Sopeju, in an interview with our correspondent, attributed his success to God and good parenting. Although he completed the four-year course in Computer Science in eight years, the fresh graduate said he felt fulfilled and proud of his achievement.
“I was born with cerebral palsy, which affected my psycho-motor faculty. But it did not affect my intelligence. I gained admission into the National Open University of Nigeria in 2010. I chose the course because I had a passion for computers. As a young boy, I liked to play computer games. Also, because of my condition, my parents advised me to study something that I would be able to handle conveniently,” he said.
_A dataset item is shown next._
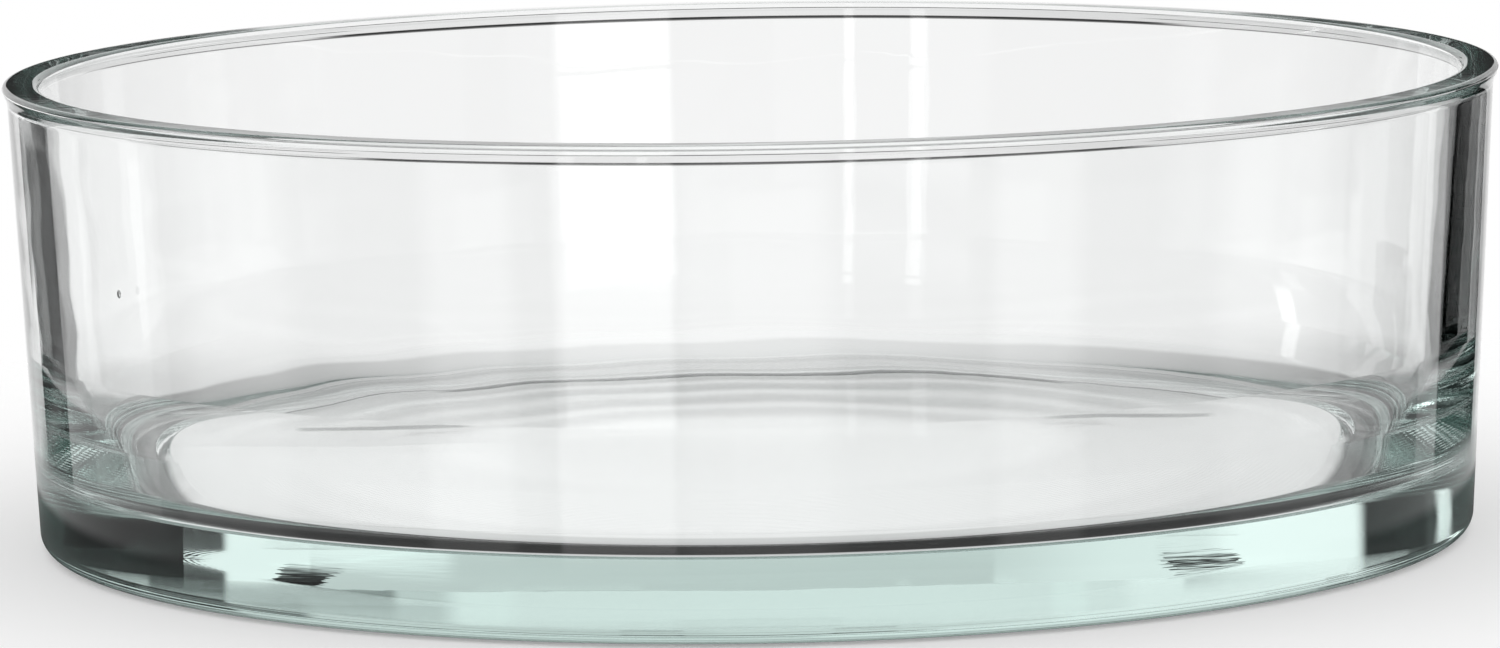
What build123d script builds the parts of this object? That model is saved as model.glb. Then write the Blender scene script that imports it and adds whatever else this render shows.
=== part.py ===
from build123d import *
import os

# Bowl for floating candles, pressed in one piece from clear glass.
# Everything is in millimetres. The origin is on the table, at the middle of
# the foot, and +Z points up through the open mouth.

# Overall size
rim_diameter = 250.0
bowl_height = 78.0

# Outside of the wall, which opens a little towards the rim
foot_diameter = 240.8
heel_rounding = 3.0

# Bead that runs round the outside of the rim, flaring out from the wall
bead_overhang = 0.8
bead_height = 2.5
rim_outer_chamfer = 0.8
rim_inner_rounding = 1.2

# Thick floor
floor_thickness = 12.5
floor_corner_rounding = 6.0

# Level thickness of the wall, which grows where it bends in towards the floor
wall_at_rim = 5.4
wall_at_bend = 6.4
wall_at_floor = 9.3
bend_height = 28.5
bend_rounding = 65.0

# Underside: a flat ring that stands on the table, round a shallow recess
standing_ring_width = 16.6
recess_depth = 0.6
recess_slope_width = 3.0

rim_radius = rim_diameter / 2
foot_radius = foot_diameter / 2
standing_ring_inner_radius = foot_radius - standing_ring_width
bead_underside = bowl_height - bead_height
bead_crease = (rim_radius - bead_overhang, bead_underside)


def outer_wall_radius(height):
    """Radius of the outside of the wall, carried on straight, at a height above the table."""
    draft = (rim_radius - bead_overhang - foot_radius) / bead_underside
    return foot_radius + draft * height


def underside_outline():
    """From the axis out across the recess, down its slope and over the standing ring."""
    return Polyline(
        (0, recess_depth),
        (standing_ring_inner_radius - recess_slope_width, recess_depth),
        (standing_ring_inner_radius, 0),
    )


def outside_outline():
    """From the standing ring round the heel and up the wall to the crease under the bead."""
    return FilletPolyline(
        (standing_ring_inner_radius, 0),
        (foot_radius, 0),
        bead_crease,
        radius=heel_rounding,
    )


def bead_outline():
    """From the crease out to the widest part of the bead and in to the top of the rim."""
    return Polyline(
        bead_crease,
        (rim_radius, bowl_height - rim_outer_chamfer),
        (rim_radius - rim_outer_chamfer, bowl_height),
    )


def inner_corner(height, wall):
    """Corner of the inside outline at a height, a level wall thickness in from the outside."""
    return (outer_wall_radius(height) - wall, height)


def inside_outline():
    """From the top of the rim down the inside of the wall and in across the floor to the axis."""
    corners = [
        (inner_corner(bowl_height, wall_at_rim), rim_inner_rounding),
        (inner_corner(bend_height, wall_at_bend), bend_rounding),
        (inner_corner(floor_thickness, wall_at_floor), floor_corner_rounding),
    ]
    first = (rim_radius - rim_outer_chamfer, bowl_height)
    last = (0, floor_thickness)
    return FilletPolyline(
        first,
        *[place for place, rounding in corners],
        last,
        radius=[rounding for place, rounding in corners],
    )


def glass_bowl():
    """The whole bowl, as its half section turned once round the axis."""
    outline = underside_outline() + outside_outline() + bead_outline() + inside_outline()
    along_axis = Line((0, floor_thickness), (0, recess_depth))
    half_section = Plane.XZ * make_face(outline + along_axis)
    return revolve(half_section, axis=Axis.Z)


os.makedirs("parts", exist_ok=True)
bowl = glass_bowl()
export_step(bowl, "parts/glass_bowl.step")
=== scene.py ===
import logging
import math
from collections.abc import Callable
from dataclasses import dataclass

import bmesh
import bpy
from mathutils import Matrix, Vector


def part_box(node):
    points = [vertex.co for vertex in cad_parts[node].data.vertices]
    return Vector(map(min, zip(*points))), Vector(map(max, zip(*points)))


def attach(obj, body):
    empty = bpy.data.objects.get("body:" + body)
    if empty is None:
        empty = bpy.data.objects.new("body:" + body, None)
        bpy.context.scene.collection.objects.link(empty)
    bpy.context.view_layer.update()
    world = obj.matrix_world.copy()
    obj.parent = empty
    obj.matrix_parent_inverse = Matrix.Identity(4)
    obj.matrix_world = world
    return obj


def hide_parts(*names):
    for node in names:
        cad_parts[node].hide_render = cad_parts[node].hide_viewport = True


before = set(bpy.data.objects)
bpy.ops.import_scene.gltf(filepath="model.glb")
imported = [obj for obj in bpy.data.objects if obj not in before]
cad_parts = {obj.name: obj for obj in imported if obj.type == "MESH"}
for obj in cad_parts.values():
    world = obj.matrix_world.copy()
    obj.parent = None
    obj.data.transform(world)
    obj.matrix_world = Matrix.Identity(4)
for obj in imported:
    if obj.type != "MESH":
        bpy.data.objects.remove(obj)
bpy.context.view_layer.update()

MM = 0.001
DEGREE = math.pi / 180
WHITE = (1.0, 1.0, 1.0, 1.0)

# how often a ray may bounce in the thick glass, and pass the clear edge of the table
GLASS_BOUNCES = 32
CLEAR_BOUNCES = 16

# the short step that keeps a straight run flat next to a rounding
EDGE_STEP = 0.12 * MM

log = logging.getLogger("floating_candle_bowl")

Point = tuple[float, float]


def eased(value: float, start: float, end: float) -> float:
    """A smooth step from nought to one.

    Args:
        value: what the step follows.
        start: where the step begins.
        end: where the step ends.

    Returns:
        The step's share.
    """
    share = min(max((value - start) / (end - start), 0.0), 1.0)
    return share * share * (3 - 2 * share)


@dataclass(frozen=True)
class Corner:
    """A corner of the half section, with the rounding that the mould gives it."""

    radius: float
    height: float
    rounding: float = 0.0

    def as_vector(self) -> Vector:
        """The corner as a point of the half section."""
        return Vector((self.radius, self.height))


@dataclass(frozen=True)
class Wave:
    """One slow wave of a pressed glass surface, round the bowl and along its half section."""

    height: float
    turns: int
    pitch: float
    phase: float = 0.0

    def at(self, turn: float, along: float) -> float:
        """How far the wave stands out at a turn round the axis and a distance along the section."""
        return self.height * math.sin(self.turns * turn + 2 * math.pi * along / self.pitch + self.phase)


@dataclass(frozen=True)
class WavyFace:
    """A face that cooled slightly wavy, from one place along the half section to another."""

    start: float
    end: float
    start_fade: float
    end_fade: float
    waves: tuple[Wave, ...]

    def lift(self, turn: float, along: float) -> float:
        """How far the face stands out.

        Args:
            turn: the angle round the axis.
            along: how far along the face, which is a radius underneath and a height on the wall.

        Returns:
            The distance, which is nought past both ends of the face.
        """
        begun = eased(along, self.start, self.start + self.start_fade)
        left = 1 - eased(along, self.end - self.end_fade, self.end)
        return begun * left * sum(wave.at(turn, along) for wave in self.waves)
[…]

As a physically challenged undergraduate, he noted, studying computer science was daunting. Every step of the way, he found himself facing challenges, the greatest of which was his inability to walk well.
“The greatest challenge was movement. It prevented me from having access to my facilitators. I was not able to ask them questions about the things I didn’t understand. As a result, I had to depend on my course outlines and on personal research. In addition to this, there was no time. At a point, I felt like giving up,” he said.
Sopeju added that despite the challenges, he was determined to complete his education at NOUN. Grateful that he was not a victim of discrimination at the institution, he acknowledged the roles played by his father, Pastor Victor Sopeju, a former National Youth Coordinator of the Deeper Christian Life Ministry, and his mum, Mrs. Grace Sopeju, in his success.
He urged physically challenged youths to seek higher education, pursue a career and leave the future to God.
“Parents should not give up on such children because of their special needs. They should encourage and support them in every way possible. My parents never gave up on me. If you add up all the money they spent on me to graduate from school, it is enough to finance the education of three or four children up to the university. That is what I call sacrifice,” he said.
Sopeju, who specialised in computer programming, hopes to establish a firm someday where he will impact knowledge and practical skills to others.
Also, he wants to become a motivational speaker and to encourage other physically challenged children to maximise their potential.